• **Description of the task**
Start at the line that has "Write part 3" and stop at the line that has "return space.centre +". Print those lines and all lines between them exactly, and nothing more.
:::
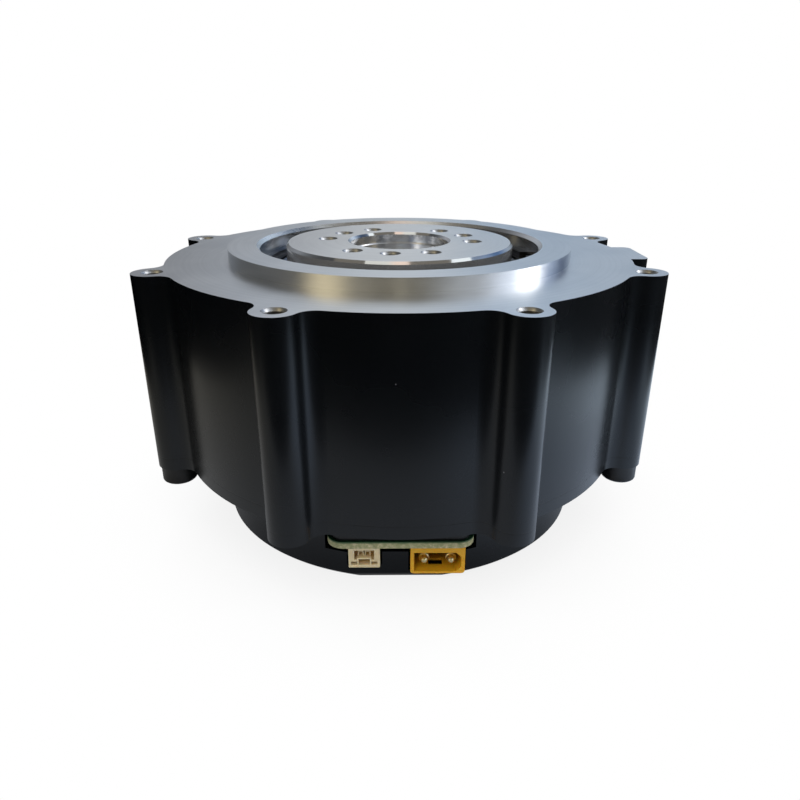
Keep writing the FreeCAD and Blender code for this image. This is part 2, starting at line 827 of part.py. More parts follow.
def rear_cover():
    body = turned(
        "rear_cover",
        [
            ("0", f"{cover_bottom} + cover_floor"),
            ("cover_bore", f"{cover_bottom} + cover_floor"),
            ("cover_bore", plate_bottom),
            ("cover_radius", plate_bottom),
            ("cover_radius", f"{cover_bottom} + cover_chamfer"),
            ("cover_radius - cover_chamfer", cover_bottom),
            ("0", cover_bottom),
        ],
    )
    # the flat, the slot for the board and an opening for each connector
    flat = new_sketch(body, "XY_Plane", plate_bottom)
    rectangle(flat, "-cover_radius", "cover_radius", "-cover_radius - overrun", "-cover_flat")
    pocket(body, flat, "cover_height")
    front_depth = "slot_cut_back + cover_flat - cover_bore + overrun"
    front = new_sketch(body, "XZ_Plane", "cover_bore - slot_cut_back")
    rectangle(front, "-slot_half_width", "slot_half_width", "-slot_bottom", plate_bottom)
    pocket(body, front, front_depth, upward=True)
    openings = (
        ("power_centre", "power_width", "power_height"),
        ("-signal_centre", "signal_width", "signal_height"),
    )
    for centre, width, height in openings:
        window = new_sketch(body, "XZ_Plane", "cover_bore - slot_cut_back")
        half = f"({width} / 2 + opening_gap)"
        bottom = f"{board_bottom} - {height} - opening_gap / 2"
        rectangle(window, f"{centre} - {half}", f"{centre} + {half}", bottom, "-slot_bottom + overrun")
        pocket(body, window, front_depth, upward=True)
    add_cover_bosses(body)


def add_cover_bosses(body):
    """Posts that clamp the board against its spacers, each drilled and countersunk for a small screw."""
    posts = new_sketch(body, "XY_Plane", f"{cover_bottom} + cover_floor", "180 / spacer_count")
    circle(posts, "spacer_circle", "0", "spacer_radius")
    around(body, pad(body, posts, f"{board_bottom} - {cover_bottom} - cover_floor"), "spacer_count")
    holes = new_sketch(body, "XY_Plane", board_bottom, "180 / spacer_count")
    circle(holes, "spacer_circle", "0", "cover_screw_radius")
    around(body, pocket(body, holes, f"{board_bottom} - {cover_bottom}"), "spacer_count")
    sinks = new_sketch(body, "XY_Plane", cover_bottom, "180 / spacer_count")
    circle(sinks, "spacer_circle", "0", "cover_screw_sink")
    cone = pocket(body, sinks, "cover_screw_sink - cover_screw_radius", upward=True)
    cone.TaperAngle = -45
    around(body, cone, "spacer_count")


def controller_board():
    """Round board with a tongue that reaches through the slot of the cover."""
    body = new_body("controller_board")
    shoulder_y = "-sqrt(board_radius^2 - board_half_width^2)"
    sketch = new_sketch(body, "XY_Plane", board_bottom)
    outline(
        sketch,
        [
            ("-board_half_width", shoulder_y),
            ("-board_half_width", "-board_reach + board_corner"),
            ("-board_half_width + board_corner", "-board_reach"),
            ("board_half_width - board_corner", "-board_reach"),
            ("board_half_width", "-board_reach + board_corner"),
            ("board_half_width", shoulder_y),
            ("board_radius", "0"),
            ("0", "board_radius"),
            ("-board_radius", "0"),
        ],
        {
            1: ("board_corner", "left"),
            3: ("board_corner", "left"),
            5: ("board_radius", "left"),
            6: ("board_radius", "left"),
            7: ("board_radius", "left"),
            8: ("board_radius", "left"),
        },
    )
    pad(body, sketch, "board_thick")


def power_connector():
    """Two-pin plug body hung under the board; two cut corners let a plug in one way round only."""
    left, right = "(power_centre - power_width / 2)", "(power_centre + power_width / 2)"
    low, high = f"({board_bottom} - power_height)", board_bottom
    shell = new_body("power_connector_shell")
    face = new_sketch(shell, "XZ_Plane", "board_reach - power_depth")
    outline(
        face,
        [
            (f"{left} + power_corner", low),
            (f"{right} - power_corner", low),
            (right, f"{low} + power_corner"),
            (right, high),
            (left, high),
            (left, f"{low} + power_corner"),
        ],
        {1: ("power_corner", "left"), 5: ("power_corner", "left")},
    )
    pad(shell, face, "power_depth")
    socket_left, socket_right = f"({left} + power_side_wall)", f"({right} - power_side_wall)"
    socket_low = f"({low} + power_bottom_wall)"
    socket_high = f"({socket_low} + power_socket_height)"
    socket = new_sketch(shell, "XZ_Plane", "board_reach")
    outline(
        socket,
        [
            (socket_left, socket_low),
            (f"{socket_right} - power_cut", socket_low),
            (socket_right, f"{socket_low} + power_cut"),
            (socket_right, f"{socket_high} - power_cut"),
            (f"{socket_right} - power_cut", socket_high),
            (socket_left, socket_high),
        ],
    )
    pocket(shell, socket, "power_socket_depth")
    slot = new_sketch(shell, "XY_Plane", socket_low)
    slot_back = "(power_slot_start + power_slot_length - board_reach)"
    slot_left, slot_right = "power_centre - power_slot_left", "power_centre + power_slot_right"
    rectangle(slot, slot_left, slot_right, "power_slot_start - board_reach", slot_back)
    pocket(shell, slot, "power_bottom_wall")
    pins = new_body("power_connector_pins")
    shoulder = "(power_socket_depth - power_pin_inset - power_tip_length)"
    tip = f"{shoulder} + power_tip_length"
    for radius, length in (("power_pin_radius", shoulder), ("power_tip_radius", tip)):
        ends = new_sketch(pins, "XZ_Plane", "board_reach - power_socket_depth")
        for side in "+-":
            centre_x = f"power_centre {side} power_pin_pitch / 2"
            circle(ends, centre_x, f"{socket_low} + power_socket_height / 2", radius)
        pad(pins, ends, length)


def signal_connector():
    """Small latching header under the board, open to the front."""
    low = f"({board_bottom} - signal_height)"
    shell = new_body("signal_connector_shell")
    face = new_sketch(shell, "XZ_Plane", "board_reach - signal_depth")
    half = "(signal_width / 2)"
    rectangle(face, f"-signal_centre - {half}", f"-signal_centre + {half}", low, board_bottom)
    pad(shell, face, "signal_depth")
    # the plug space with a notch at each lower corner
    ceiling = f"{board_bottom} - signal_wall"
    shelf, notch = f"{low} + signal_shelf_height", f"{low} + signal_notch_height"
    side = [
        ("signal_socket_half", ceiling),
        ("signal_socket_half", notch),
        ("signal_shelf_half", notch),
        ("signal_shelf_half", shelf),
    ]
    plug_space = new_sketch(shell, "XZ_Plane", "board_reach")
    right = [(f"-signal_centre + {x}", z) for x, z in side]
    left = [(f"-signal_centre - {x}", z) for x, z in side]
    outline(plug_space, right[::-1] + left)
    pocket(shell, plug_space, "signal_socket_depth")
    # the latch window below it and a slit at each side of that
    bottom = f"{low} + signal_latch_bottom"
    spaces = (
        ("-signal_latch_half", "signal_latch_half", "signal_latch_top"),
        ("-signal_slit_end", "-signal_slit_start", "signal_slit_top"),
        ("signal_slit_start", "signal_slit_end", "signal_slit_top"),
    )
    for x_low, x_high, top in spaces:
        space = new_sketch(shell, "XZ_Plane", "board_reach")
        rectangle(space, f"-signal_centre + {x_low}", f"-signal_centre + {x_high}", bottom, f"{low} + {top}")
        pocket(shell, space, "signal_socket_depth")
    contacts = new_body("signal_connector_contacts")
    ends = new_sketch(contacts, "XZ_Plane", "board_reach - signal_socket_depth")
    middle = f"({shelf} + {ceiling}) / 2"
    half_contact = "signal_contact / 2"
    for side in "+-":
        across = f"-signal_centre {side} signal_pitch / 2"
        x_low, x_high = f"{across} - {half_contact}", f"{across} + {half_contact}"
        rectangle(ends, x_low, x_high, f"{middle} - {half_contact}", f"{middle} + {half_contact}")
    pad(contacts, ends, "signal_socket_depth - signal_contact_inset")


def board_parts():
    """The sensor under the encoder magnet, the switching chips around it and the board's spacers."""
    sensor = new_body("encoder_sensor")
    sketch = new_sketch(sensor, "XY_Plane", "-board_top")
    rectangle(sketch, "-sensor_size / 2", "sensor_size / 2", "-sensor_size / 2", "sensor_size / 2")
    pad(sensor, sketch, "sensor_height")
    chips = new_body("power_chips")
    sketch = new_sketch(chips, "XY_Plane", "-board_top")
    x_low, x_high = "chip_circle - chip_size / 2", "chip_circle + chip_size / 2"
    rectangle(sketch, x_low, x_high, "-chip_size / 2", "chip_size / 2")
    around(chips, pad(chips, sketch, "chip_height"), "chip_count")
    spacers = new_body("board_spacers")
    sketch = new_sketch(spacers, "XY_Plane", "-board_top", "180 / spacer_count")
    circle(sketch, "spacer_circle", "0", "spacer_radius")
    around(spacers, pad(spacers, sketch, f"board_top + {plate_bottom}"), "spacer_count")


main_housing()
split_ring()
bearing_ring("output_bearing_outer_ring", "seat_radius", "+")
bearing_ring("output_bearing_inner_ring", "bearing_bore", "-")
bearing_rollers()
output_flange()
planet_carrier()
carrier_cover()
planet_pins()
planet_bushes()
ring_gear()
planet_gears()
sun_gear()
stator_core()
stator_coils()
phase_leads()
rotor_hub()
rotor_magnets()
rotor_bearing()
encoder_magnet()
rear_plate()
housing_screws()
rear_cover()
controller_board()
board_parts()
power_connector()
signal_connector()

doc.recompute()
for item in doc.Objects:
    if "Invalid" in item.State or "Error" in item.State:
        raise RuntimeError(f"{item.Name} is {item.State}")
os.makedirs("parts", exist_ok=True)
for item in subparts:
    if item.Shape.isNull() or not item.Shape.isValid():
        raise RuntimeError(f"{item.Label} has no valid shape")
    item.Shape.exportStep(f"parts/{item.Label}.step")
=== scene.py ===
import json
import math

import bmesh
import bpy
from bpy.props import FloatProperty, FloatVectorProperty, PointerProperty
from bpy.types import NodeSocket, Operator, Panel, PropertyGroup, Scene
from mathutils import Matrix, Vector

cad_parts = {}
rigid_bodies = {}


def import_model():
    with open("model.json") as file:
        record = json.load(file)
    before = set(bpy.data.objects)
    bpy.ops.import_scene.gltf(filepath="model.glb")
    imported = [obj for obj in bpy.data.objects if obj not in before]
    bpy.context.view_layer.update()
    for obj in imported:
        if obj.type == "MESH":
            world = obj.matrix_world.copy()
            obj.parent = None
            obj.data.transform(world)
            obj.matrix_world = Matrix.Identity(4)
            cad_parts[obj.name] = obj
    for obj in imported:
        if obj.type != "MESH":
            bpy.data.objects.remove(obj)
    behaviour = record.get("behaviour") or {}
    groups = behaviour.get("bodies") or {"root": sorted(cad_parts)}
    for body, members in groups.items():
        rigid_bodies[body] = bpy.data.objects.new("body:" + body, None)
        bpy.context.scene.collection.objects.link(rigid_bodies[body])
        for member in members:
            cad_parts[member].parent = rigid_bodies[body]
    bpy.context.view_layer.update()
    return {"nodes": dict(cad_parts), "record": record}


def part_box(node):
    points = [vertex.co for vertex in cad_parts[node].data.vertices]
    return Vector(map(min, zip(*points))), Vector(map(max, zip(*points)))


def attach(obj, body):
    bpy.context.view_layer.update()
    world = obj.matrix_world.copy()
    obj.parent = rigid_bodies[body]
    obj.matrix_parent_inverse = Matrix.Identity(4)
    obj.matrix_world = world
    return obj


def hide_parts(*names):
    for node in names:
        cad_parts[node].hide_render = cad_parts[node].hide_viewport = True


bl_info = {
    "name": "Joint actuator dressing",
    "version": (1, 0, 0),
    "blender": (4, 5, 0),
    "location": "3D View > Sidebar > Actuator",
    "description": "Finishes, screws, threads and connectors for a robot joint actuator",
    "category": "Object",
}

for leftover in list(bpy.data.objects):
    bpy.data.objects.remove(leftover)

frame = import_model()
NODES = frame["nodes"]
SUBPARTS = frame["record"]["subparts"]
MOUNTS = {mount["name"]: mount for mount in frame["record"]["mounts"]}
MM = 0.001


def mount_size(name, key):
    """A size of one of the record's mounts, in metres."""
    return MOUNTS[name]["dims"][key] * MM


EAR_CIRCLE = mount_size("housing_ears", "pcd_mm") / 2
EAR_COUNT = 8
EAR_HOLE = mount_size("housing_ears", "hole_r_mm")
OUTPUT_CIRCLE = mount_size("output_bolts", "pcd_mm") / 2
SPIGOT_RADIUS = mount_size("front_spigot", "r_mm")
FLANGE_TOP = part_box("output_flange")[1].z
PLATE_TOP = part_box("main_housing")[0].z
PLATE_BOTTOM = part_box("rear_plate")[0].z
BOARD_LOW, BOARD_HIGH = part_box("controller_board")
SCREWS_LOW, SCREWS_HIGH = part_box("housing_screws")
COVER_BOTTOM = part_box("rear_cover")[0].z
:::
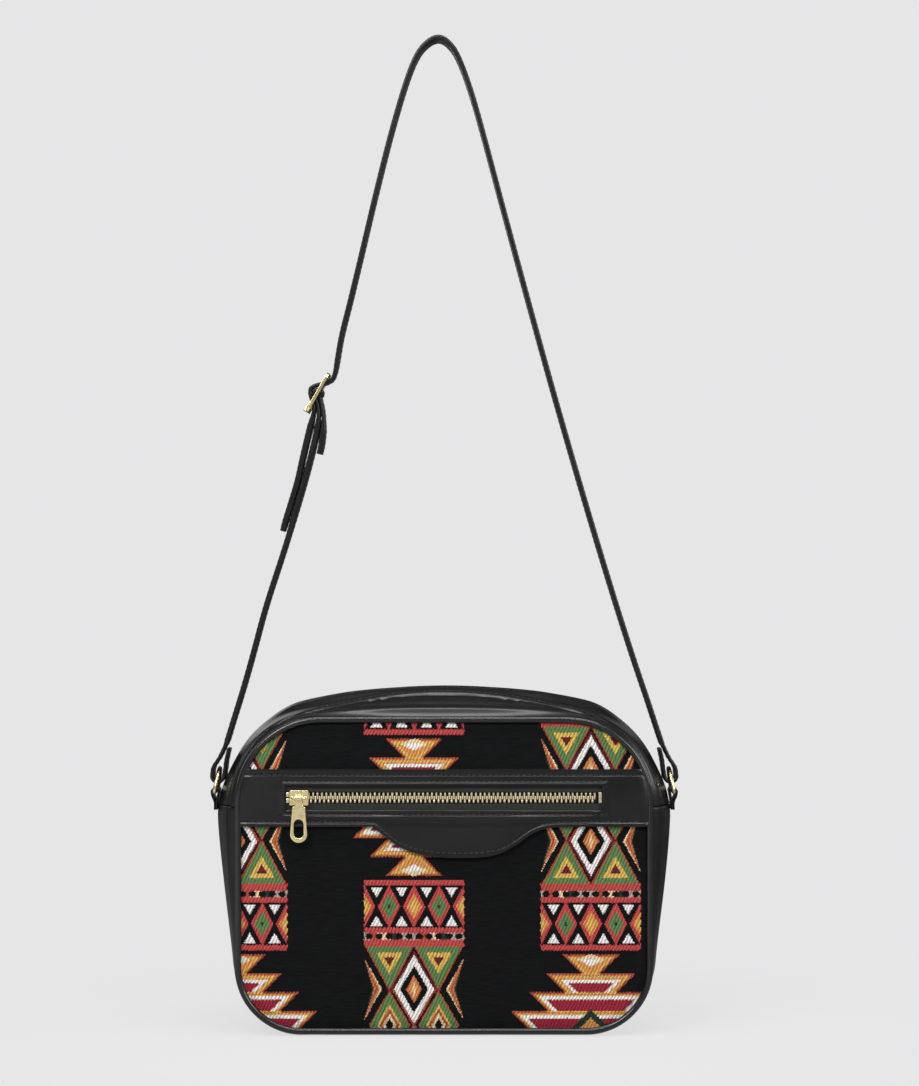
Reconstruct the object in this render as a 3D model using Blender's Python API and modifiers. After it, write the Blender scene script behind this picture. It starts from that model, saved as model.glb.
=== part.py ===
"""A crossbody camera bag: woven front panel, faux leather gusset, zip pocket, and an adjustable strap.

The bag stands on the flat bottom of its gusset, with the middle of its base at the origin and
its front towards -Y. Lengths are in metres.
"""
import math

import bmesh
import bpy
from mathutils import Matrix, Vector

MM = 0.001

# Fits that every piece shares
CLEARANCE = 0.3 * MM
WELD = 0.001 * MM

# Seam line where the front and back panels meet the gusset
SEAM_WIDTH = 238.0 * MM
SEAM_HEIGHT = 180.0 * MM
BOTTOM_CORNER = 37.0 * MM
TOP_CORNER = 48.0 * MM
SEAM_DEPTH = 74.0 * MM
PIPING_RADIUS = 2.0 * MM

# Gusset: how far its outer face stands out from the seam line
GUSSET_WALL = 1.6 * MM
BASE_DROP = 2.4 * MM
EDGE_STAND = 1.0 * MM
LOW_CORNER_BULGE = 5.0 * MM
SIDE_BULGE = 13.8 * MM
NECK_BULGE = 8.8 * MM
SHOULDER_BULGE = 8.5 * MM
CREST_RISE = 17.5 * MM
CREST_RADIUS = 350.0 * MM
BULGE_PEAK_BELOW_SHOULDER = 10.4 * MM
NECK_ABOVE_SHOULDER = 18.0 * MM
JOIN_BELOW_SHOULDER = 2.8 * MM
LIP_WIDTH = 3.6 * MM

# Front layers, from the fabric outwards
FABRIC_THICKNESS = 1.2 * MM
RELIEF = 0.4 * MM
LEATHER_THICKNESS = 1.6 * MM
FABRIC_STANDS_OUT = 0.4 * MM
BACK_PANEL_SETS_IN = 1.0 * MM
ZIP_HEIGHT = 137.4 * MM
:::
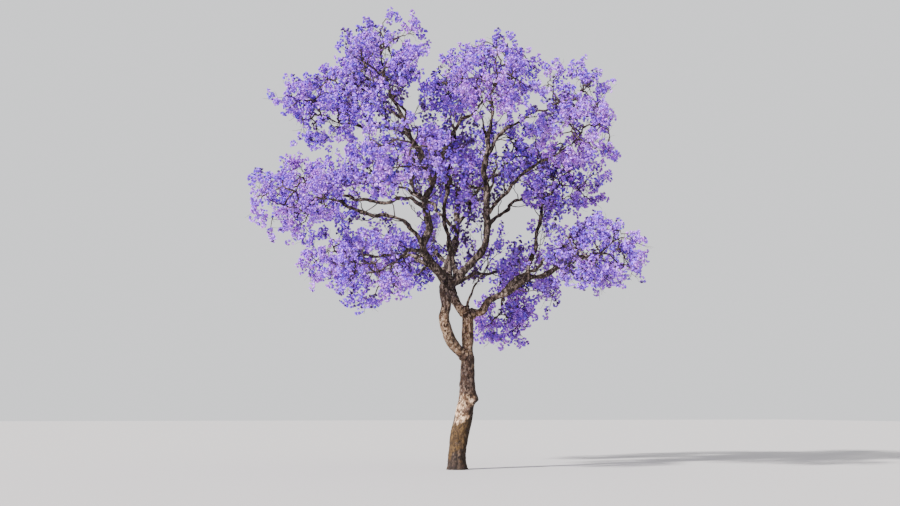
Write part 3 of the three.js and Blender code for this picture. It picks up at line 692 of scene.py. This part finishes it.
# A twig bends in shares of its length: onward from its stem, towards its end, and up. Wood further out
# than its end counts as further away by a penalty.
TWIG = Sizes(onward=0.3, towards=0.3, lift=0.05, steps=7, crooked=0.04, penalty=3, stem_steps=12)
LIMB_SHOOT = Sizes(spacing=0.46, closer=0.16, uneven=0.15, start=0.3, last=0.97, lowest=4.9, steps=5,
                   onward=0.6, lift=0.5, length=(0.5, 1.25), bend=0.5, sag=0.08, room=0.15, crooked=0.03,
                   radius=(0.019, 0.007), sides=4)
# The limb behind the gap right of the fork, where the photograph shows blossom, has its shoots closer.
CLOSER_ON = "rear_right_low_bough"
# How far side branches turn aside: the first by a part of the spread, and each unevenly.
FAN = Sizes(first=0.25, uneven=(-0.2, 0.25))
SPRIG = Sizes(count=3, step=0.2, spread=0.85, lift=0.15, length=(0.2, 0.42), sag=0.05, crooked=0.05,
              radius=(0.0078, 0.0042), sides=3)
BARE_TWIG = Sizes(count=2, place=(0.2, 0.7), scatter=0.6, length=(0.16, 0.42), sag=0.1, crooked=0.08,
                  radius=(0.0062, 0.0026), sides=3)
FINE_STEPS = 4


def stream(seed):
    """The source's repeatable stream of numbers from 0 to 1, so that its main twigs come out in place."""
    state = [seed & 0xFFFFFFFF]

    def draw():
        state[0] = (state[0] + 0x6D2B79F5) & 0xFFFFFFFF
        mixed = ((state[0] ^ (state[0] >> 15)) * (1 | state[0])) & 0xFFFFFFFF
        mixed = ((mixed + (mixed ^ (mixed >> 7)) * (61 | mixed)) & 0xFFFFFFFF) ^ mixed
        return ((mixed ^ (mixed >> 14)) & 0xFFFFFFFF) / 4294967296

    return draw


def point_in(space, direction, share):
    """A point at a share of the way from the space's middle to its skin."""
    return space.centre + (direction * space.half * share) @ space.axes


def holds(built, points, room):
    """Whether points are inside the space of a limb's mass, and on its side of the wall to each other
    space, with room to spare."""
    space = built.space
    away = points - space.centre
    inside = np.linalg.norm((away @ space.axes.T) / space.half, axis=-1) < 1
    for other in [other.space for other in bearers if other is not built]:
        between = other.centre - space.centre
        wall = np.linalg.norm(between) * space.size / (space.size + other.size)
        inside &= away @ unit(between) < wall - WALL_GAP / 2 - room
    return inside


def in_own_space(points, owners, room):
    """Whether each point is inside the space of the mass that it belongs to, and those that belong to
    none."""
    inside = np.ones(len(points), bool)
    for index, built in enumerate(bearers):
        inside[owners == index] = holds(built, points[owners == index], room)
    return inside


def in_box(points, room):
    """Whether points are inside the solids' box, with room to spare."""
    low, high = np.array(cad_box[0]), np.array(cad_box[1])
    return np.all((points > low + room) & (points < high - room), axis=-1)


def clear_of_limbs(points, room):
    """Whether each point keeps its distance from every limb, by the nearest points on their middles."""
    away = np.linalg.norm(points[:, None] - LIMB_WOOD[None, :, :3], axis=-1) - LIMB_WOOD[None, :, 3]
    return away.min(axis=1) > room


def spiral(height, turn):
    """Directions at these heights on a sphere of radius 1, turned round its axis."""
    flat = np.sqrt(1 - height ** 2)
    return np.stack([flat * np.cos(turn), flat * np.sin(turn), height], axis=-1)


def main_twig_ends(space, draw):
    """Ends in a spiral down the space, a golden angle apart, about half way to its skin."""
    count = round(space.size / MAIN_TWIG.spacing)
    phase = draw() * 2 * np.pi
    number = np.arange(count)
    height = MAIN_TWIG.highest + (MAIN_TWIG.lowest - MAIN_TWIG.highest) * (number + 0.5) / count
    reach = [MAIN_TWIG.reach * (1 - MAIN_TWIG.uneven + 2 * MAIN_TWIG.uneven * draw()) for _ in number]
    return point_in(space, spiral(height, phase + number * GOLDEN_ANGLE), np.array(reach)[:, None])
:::
• **Correct output**
Write part 3 of the three.js and Blender code for this picture. It picks up at line 692 of scene.py. This part finishes it.
# A twig bends in shares of its length: onward from its stem, towards its end, and up. Wood further out
# than its end counts as further away by a penalty.
TWIG = Sizes(onward=0.3, towards=0.3, lift=0.05, steps=7, crooked=0.04, penalty=3, stem_steps=12)
LIMB_SHOOT = Sizes(spacing=0.46, closer=0.16, uneven=0.15, start=0.3, last=0.97, lowest=4.9, steps=5,
                   onward=0.6, lift=0.5, length=(0.5, 1.25), bend=0.5, sag=0.08, room=0.15, crooked=0.03,
                   radius=(0.019, 0.007), sides=4)
# The limb behind the gap right of the fork, where the photograph shows blossom, has its shoots closer.
CLOSER_ON = "rear_right_low_bough"
# How far side branches turn aside: the first by a part of the spread, and each unevenly.
FAN = Sizes(first=0.25, uneven=(-0.2, 0.25))
SPRIG = Sizes(count=3, step=0.2, spread=0.85, lift=0.15, length=(0.2, 0.42), sag=0.05, crooked=0.05,
              radius=(0.0078, 0.0042), sides=3)
BARE_TWIG = Sizes(count=2, place=(0.2, 0.7), scatter=0.6, length=(0.16, 0.42), sag=0.1, crooked=0.08,
                  radius=(0.0062, 0.0026), sides=3)
FINE_STEPS = 4


def stream(seed):
    """The source's repeatable stream of numbers from 0 to 1, so that its main twigs come out in place."""
    state = [seed & 0xFFFFFFFF]

    def draw():
        state[0] = (state[0] + 0x6D2B79F5) & 0xFFFFFFFF
        mixed = ((state[0] ^ (state[0] >> 15)) * (1 | state[0])) & 0xFFFFFFFF
        mixed = ((mixed + (mixed ^ (mixed >> 7)) * (61 | mixed)) & 0xFFFFFFFF) ^ mixed
        return ((mixed ^ (mixed >> 14)) & 0xFFFFFFFF) / 4294967296

    return draw


def point_in(space, direction, share):
    """A point at a share of the way from the space's middle to its skin."""
    return space.centre + (direction * space.half * share) @ space.axes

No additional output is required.